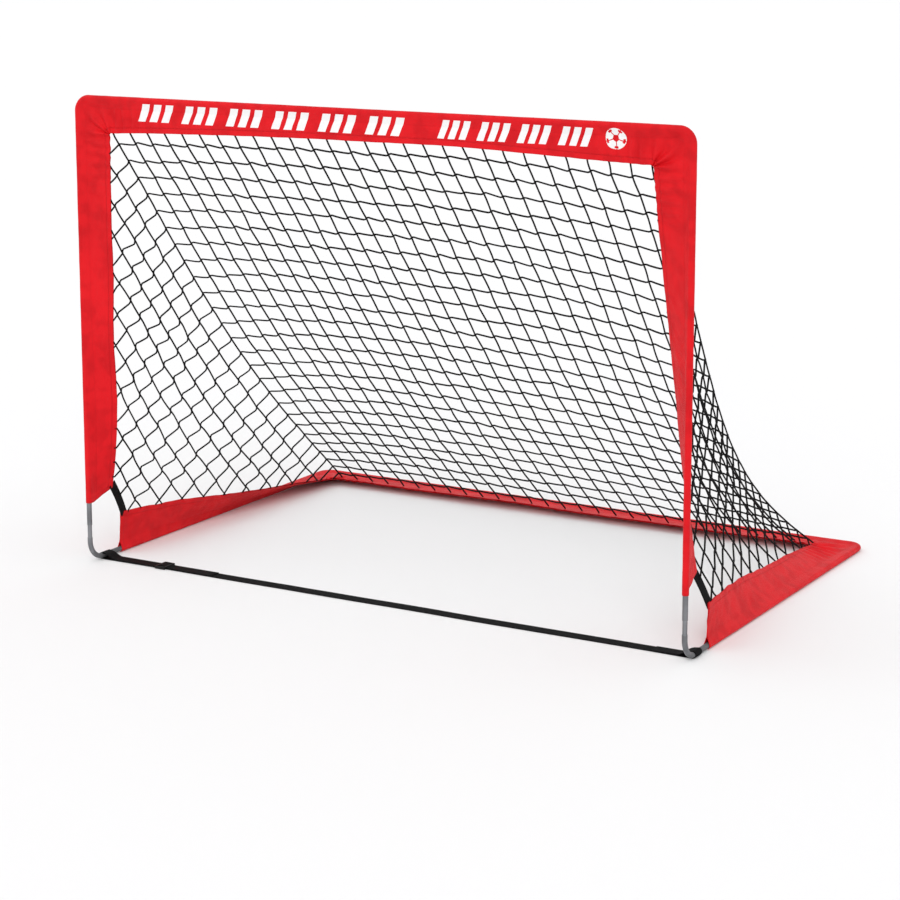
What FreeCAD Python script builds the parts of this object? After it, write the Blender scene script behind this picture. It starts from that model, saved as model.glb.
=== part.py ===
################
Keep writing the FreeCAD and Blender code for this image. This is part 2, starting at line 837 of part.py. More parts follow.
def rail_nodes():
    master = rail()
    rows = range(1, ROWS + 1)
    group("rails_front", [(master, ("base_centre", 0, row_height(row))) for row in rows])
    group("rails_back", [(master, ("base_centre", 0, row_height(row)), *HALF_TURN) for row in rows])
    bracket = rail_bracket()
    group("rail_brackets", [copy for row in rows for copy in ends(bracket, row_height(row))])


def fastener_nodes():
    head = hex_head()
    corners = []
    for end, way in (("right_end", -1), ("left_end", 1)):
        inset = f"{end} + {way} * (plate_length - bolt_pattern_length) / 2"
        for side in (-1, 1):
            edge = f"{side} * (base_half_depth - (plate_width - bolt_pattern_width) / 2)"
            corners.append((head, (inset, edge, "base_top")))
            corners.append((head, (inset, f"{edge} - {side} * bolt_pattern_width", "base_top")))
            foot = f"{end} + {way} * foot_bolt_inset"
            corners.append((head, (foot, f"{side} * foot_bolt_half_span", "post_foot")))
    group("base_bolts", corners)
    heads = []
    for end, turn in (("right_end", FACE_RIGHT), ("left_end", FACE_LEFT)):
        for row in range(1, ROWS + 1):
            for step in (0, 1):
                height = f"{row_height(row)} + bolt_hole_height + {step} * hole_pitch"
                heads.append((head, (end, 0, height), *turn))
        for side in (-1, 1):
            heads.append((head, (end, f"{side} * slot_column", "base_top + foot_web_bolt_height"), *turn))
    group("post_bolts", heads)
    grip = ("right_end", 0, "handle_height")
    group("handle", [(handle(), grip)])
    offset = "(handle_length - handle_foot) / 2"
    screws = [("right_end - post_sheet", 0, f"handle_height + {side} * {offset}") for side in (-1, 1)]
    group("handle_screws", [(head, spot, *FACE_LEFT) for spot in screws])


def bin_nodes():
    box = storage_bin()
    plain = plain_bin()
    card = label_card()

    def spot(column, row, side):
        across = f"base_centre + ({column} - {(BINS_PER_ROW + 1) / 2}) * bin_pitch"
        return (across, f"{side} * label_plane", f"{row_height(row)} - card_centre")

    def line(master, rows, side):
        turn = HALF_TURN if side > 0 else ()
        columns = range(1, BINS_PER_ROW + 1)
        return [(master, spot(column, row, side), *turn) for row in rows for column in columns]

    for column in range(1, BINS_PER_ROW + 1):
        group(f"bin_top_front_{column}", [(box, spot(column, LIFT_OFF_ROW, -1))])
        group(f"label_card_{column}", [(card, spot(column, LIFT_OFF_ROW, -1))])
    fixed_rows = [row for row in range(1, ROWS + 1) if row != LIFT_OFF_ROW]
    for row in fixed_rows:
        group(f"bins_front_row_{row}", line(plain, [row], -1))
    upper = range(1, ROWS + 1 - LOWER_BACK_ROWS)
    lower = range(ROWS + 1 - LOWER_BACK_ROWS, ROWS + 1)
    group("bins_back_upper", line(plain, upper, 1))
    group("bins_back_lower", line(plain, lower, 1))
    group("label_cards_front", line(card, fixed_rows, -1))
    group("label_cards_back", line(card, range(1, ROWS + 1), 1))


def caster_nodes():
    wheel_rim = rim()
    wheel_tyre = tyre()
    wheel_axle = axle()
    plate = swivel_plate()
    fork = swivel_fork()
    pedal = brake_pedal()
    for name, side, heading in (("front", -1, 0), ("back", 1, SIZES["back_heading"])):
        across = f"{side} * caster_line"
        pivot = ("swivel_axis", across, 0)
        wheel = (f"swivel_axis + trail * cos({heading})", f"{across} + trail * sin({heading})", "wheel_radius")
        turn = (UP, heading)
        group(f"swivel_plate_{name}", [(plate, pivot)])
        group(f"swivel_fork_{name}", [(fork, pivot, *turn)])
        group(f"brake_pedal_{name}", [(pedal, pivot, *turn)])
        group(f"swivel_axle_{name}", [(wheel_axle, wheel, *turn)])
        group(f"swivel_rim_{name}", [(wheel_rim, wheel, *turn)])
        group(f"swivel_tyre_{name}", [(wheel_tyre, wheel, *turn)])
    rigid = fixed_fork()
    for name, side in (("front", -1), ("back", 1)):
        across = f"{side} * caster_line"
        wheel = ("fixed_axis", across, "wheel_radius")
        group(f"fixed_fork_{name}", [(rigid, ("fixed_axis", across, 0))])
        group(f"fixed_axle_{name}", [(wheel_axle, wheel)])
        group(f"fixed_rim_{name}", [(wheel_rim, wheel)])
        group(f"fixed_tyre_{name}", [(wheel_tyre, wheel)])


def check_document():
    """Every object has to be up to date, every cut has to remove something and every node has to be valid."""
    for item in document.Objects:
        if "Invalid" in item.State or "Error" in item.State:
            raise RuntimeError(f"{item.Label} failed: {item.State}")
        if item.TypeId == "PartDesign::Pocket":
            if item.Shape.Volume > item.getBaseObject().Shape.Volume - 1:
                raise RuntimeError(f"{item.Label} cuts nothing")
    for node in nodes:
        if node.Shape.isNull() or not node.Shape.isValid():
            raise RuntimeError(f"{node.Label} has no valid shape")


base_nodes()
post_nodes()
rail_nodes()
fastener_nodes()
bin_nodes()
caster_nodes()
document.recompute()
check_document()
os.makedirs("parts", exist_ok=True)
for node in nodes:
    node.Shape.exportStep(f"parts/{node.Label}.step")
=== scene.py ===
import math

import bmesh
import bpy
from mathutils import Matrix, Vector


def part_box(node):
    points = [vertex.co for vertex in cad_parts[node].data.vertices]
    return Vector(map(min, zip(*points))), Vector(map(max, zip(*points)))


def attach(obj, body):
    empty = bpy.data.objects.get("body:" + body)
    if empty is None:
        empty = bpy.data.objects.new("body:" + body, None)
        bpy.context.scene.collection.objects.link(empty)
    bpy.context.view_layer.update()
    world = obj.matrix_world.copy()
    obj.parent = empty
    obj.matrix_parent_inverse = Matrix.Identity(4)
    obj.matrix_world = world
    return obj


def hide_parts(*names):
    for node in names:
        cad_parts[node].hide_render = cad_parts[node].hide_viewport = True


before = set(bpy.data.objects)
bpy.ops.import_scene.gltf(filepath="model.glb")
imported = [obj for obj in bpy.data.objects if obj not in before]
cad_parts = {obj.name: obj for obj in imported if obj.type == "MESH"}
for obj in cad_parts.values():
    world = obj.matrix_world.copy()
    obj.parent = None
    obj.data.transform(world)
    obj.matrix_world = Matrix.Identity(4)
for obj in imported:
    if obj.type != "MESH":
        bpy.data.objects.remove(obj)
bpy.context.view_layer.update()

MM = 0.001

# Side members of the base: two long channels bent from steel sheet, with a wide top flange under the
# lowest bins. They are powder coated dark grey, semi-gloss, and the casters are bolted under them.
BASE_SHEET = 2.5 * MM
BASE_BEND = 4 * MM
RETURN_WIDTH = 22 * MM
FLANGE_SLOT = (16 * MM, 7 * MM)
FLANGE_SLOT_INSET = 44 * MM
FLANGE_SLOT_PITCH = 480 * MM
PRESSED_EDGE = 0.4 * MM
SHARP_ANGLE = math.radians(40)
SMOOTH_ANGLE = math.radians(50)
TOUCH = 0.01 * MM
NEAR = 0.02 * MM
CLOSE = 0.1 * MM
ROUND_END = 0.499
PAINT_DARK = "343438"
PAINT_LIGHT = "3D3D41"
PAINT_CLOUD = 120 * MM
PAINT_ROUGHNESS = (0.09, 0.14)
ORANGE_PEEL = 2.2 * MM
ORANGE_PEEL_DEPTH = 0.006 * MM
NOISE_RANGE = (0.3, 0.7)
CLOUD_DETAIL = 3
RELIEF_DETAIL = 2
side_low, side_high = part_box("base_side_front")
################
● Short exercise:
Retype the entries above exactly, but only from the line containing "base_nodes()" through the line containing "obj.matrix_world = Matrix.Identity(4)", both included.

● The response:
base_nodes()
post_nodes()
rail_nodes()
fastener_nodes()
bin_nodes()
caster_nodes()
document.recompute()
check_document()
os.makedirs("parts", exist_ok=True)
for node in nodes:
    node.Shape.exportStep(f"parts/{node.Label}.step")
=== scene.py ===
import math

import bmesh
import bpy
from mathutils import Matrix, Vector


def part_box(node):
    points = [vertex.co for vertex in cad_parts[node].data.vertices]
    return Vector(map(min, zip(*points))), Vector(map(max, zip(*points)))


def attach(obj, body):
    empty = bpy.data.objects.get("body:" + body)
    if empty is None:
        empty = bpy.data.objects.new("body:" + body, None)
        bpy.context.scene.collection.objects.link(empty)
    bpy.context.view_layer.update()
    world = obj.matrix_world.copy()
    obj.parent = empty
    obj.matrix_parent_inverse = Matrix.Identity(4)
    obj.matrix_world = world
    return obj


def hide_parts(*names):
    for node in names:
        cad_parts[node].hide_render = cad_parts[node].hide_viewport = True


before = set(bpy.data.objects)
bpy.ops.import_scene.gltf(filepath="model.glb")
imported = [obj for obj in bpy.data.objects if obj not in before]
cad_parts = {obj.name: obj for obj in imported if obj.type == "MESH"}
for obj in cad_parts.values():
    world = obj.matrix_world.copy()
    obj.parent = None
    obj.data.transform(world)
    obj.matrix_world = Matrix.Identity(4)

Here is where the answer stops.